Para staf dan pembantu presiden, lanjut Nyarwi, perlu membantu Presiden Jokowi merumuskan ukuran atau parameter yang tepat khususnya terkait tiga hal.

Pertama, soal demokrasi seperti apa yang ingin diwariskan oleh Presiden Jokowi di akhir masa jabatannya. Kedua, polarisasi seperti apa dan dalam dimensi apa saja yang masih dapat dinilai wajar untuk ukuran Indonesia sebagai sebuah negara demokrasi.

Ketiga, skala polarisasi seperti apa yang nantinya dapat membahayakan keutuhan Indonesia sebagai sebuah negara bangsa.


Sosok Penerus

Dari sejumlah pernyataan Presiden Jokowi terkait Pemilu 2024, menurut dia, yang paling berpotensi menimbulkan kontroversi dan multi-interpretasi adalah soal transisi kepemimpinan nasional.

"Hal ini terkait dengan sosok pemimpin nasional seperti apa yang nantinya dapat diandalkan untuk meneruskan 'legacy'-nya pasca-Pilpres 2024," katanya.

Dalam pandangan Nyarwi, sebagai Kepala Negara, Presiden Jokowi dinilai wajar merasa memiliki kewajiban moral untuk memastikan agar transisi kepemimpinan nasional setelah Pilpres 2024 dapat berjalan dengan mulus, tanpa riak politik yang membahayakan.

Namun, lanjut dia, sebagai individu yang sedang menjabat sebagai presiden dan juga sebagai politisi dari partai tertentu, serta sudah turut mendeklarasikan sosok capres, pernyataan Jokowi terkait dengan transisi kepemimpinan nasional tersebut diakui dapat memicu spekulasi banyak kalangan.

Posisi, peran, preferensi, dan subjektivitas Presiden Jokowi terkait dengan siapa saja yang layak untuk di-"endorse" sebagai pasangan capres-cawapres yang mampu meneruskan kepemimpinannya pasca Pilpres 2024, menurut dia, dapat menimbulkan skala pengaruh yang sangat luas.

Pengaruh tersebut, kata dia, tidak hanya pada para ketua umum parpol dan tokoh potensial yang selama ini sudah dideklarasikan sebagai capres dan dinominasikan jadi cawapres semata.
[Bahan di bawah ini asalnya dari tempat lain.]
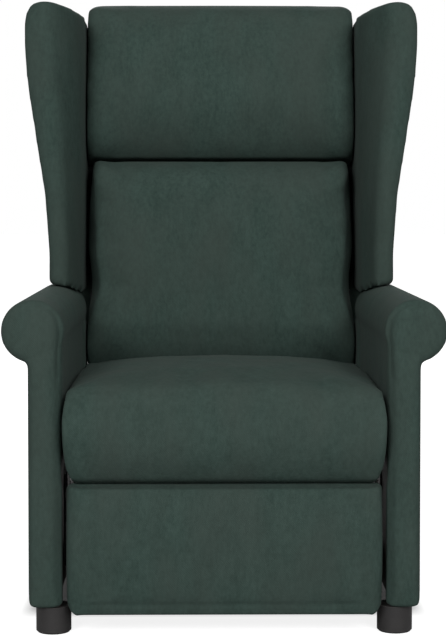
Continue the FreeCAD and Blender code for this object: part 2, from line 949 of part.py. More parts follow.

Lebih dari itu, Nyarwi menyebut skala pengaruh itu bisa menggerakkan barisan relawan yang selama ini menjadi pendukung setia Presiden Jokowi.

"Pengaruh tersebut baik langsung ataupun tidak langsung, bahkan bisa berkembang ke lingkungan birokrasi, hingga ke lingkungan TNI/Polri. Skala pengaruh ini saya kira yang harus dikelola dengan arif oleh Presiden Jokowi dan para tokoh yang ada dalam lingkaran terdekatnya saat ini," kata Direktur Eksekutif Indonesian Presidential Studies ini.